$k$-connected graphs containing trees

Question

I've encountered the following problem in the book "Graphs and Digraphs" and I'm not sure how to do it.

Show that every $k$-connected graph contains any tree of order $k+1$ as a subgraph.

Answer 1

As already stated by Yuval, induction works fine.

We use induction on $k$. Remember that $k$-connectedness requires $k+1$ vertices and that (by convention and/or by a suitable choice of the definition of $k$-connectedness) $K_n$ is $n-1$-connected.

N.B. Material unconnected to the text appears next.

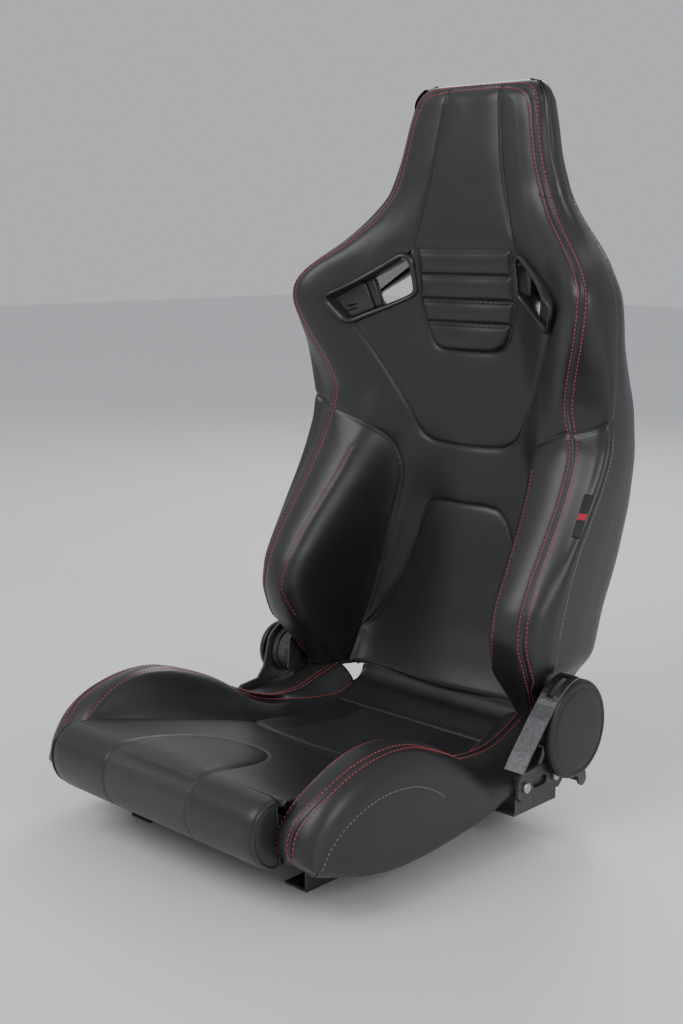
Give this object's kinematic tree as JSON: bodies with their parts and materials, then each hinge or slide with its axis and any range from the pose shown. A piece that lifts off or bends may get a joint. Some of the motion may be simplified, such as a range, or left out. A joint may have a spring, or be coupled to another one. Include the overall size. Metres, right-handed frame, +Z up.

Induction base ($k=1$): $G$ is connected and has more than one vertex, so it has an edge. This means that it embeds the one and only tree on 2 vertices. (Note that we can even allow $k=0$, provided we do not allow empty graphs or at least define the empty graph to be not $0$-connected).

Induction step: $k>1$ and the statement proven for smaller values. Let $T$ be a tree of order $k+1$. Since $k>1$ $T$ has a leaf $v$. Let $u$ be its neighbour. We can embed $T-v$ in $G$ by the induction hypothesis. Let $f:T-v\rightarrow G$ be the embedding.

$T-v$ has only $k$ vertices, so it has only $k-1$ vertices different from $u$. Since $f(u)$ has $k$ neighbours (because $G$ is $k$-connected) it has at least one `free' neighbour to which we can map $v$.